Par ailleurs, mes « suiveurs » ont commencé à augmenter lentement. Via les RT, le bouche à oreille a fonctionné. Puis j’ai tenté quelques livetweets, puis quelques citations (saint Augustin, saint Thomas, Benoît XVI…), puis quelques débats éristiques (comme le débat sur le Notre Père, « ne nous soumets pas à la tentation »). Tout ceci a éveillé l’attention de certains médias, comme cette journaliste du Parisien, puis Europe 1, puis l’AFP, puis Le Monde, puis le Corriere della Serra… Et cela a continué avec #dcdc sur Europe 1…

Ce que j’ai constaté également, c’est l’utilisation par les prêtres, dans et hors de mon diocèse, de ma twittomélie quotidienne. Bien plus, le hashtag #twittomelie a été récupéré et développé par des twittos notamment italiens (mais aussi belges, français, vénézueliens, honduriens…) qui se sont mis à commenter la Parole de Dieu sur Twitter.

Passant les Alpes, mes twittomélies ont trouvé un écho après du @cardRavasi qui avait perçu l’intérêt de la réciprocité (autre aspect important sur Twitter). Le compter parmi mes abonnés m’a évidemment conforté dans l’opportunité de mon action.

J’ai aussi joué sur l’humour, comme la photo d’un goupillon gelé qui me réservait, par un beau matin d’hiver, un accueil glacial dans une église du diocèse de Soissons.

 

Quelques réflexions

Twitter représente donc, pour ma part, un moyen d’information et de veille, un lieu de découvertes ou de débats et un chemin pour semer des paroles d’évangile. Une twittomélie peut aider à faire réfléchir et même à méditer.Ce qui me réjouit ce sont les retours (DM en général) : « merci pour ces petits mais néanmoins précieux pains quotidiens! » ; « Cela rafraîchit des textes parfois difficiles » ; « cela m’apaise le soir… » ; « Vraiment intéressantes et efficaces vos miettes d’Evangile! Une méditation distillée ». Quelqu’un me disait aussi avoir « la curiosité d’aller lire de plus près la Parole de Dieu ». Vous imaginez mon action de grâce.
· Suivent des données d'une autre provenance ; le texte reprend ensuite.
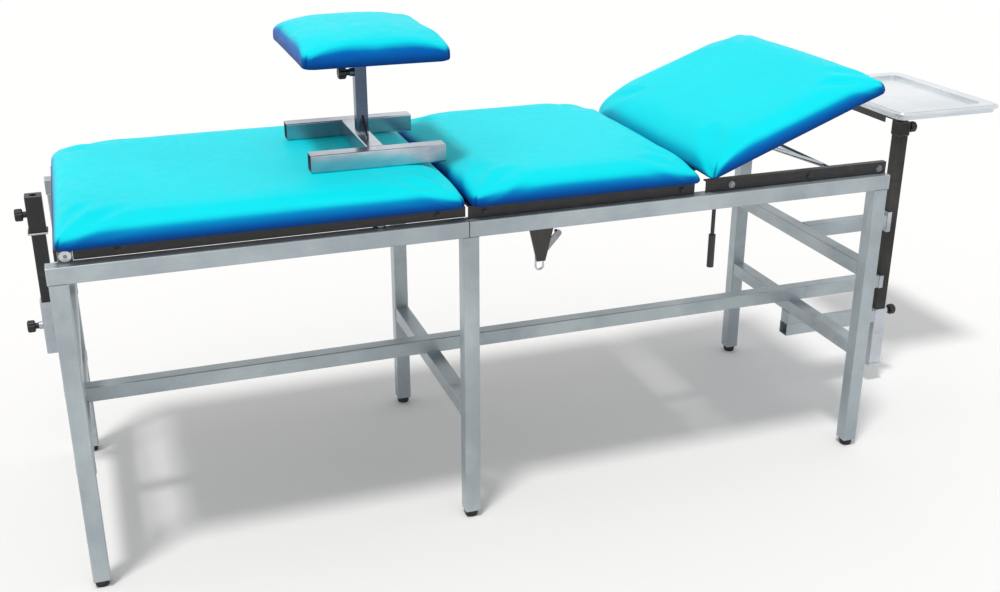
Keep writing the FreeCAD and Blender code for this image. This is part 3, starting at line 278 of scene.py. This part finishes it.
# Above this height in metres the stool's stem is dark, as the photo shows it under the pad.
STOOL_POST = 0.836
MAKERS = {
    "frame_paint": steel("frame_steel", rgb(184, 194, 198), rgb(154, 165, 171), 0.5, (0.32, 0.48), 0.2),
    "cushion_vinyl": vinyl("turquoise_vinyl", rgb(6, 240, 253), rgb(0, 106, 196), rgb(0, 48, 116)),
    "board_wood": plywood("dark_plywood"),
    "black_angle": paint("black_paint", rgb(20, 20, 23), rgb(84, 84, 88)),
    "post_paint": steel("dark_post_steel", rgb(70, 69, 66), rgb(36, 35, 34), 0.6, (0.34, 0.52)),
    "bright_steel": steel("bright_steel", rgb(206, 212, 218), rgb(156, 164, 172), 0.8, (0.24, 0.42)),
    "zinc_steel": steel("zinc_steel", rgb(160, 164, 168), rgb(108, 112, 118), 0.8, (0.34, 0.54), 0.5),
    "tray_steel": steel(
        "tray_steel", rgb(236, 241, 244), rgb(212, 219, 225), 0.5, (0.16, 0.28), dirt=0.08, bump=0.04
    ),
    "chrome_wire": steel(
        "polished_steel", rgb(204, 212, 220), rgb(140, 150, 162), 0.85, (0.16, 0.3), dirt=0.2,
        post=(STOOL_POST, rgb(36, 60, 86))
    ),
    "knob_plastic": plastic("black_plastic", rgb(20, 20, 21)),
    "glide_rubber": rubber("glide_rubber"),
    "roller_steel": steel("roller_steel", rgb(226, 228, 230), rgb(188, 190, 194), 0.85, (0.2, 0.34)),
    "grip_plastic": plastic("grip_plastic", rgb(44, 45, 48), 0.5),
}
# Words in the nodes' names that tell which axis the grain runs along; all others have Z.
ALONG = {
    "X": ("rail", "stretcher", "arm", "underframe", "ledges", "stool_base", "racks", "tray_pan", "tray_rim"),
    "Y": ("crossbar", "prop", "hinge", "rollers", "tray_arm", "board", "cushion", "pad"),
}
made = {}


def look(slot, along="Z"):
    """The material of a slot, made once for each axis."""
    if (slot, along) not in made:
        made[slot, along] = MAKERS[slot](along)
    return made[slot, along]


def grain_axis(name):
    for axis, words in ALONG.items():
        if any(word in name for word in words):
            return axis
    return "Z"


for entry in frame["record"]["subparts"]:
    mesh = nodes[entry["node"]].data
    mesh.materials.clear()
    mesh.materials.append(look(entry["material_slot"], grain_axis(entry["node"])))


def new_object(form, name, place):
    """Make a mesh laid out in millimetres into an object, moved to its place."""
    mesh = bpy.data.meshes.new(name)
    form.to_mesh(mesh)
    form.free()
    mesh.transform(place @ Matrix.Scale(MM, 4))
    item = bpy.data.objects.new(name, mesh)
    scene.collection.objects.link(item)
    return item


def piece_from(form, name, body, slot, along="Z", smooth=False, place=FLAT):
    """Make a mesh laid out in millimetres into a piece that rides on a body."""
    piece = new_object(form, name, place)
    for face in piece.data.polygons:
        face.use_smooth = smooth
    piece.data.materials.append(look(slot, along))
    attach(piece, body)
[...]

Depuis quelques temps des non-croyants commencent à m’écrire : « Je ne partage pas vos convictions mais c’est joliment dit, le message est universel et a une portée en dehors du religieux » ; « Je me décris comme athée, pas agnostique… je me demande si ma non croyance est bien fondée.»

L’aspect missionnaire est aussi réel : « Grâce à vous @mgrgiraud et aux Inrocks @lesinrocks je vais pouvoir parler de l’Evangile avec des gens qui ne savent même pas ce que c’est ! »

En ce qui me concerne, sur Twitter (comme ailleurs !) il me semble important de donner de bonnes nouvelles par la Bonne Nouvelle (évangile). J’essaie d’être positif, de ne pas tomber dans la superficialité, l’approximation ni encore moins dans l’irrespect.

Le choix de mon vrai nom (et non d’un pseudo) permet de faire entendre une voix « autorisée », la « voix du directeur (de conscience) » comme me disait un twittos. Les tweeteurs catholiques créent une sorte de sensus numérique.

Les journalistes disent parfois « Mes tweets n’engagent que moi.» De mon côté, je dirais « mes twittomélies engagent plus que moi ». Ils engagent un peu l’Église, même si c’est d’une manière très légère (sauf en cas d’idée polémique).
La twittomelie ce n’est pas un « pipotron », générateur automatique de phrases savantes ! L’important est d’écrire non pas court mais bref et plutôt dense ou ciselé.

Comme vous le voyez, je veux exister sur Twitter, mais ce n’est pas pour moi, mais pour une cause, celle de la Parole de Dieu. Je ne vise pas l’auto-promotion mais à diriger vers l’essentiel (la Parole de Dieu…). Je n’ignore pas bien sûr que cela m’a peut-être propulsé… président du Conseil pour la communication !

Je veux soutenir une créativité sur ce réseau que l’ère numérique a rendu possible.
Ce faisant, je suis plus dans le réel que l’on ne croit. Twitter n’élimine certes pas toutes les distances mais casse une distance. Ma temporalité change avec l’utilisation de ce réseau (rapidité, réactivité, temps pris). Le réseau social n’est certes pas assez social (accessible). Mais on peut aller de l’URL vers l’IRL : le contact virtuel ne peut pas se substituer au contact humain direct, aux relations humaines directes fondamentales dans la transmission de la foi.

Ma twittomelie a donc fait son chemin. Elle devient attendue, désirée, « retweetée ». Que produit-elle : une nourriture spirituelle ? Une évangélisation ? Je ne sais pas…

Finalement, je ne suis ni « twittévêque », ni « geekévêque » ni aumônier ou animateur spirituel de la toile, mais un « suiveur» de la Parole et un « donneur » de la Parole.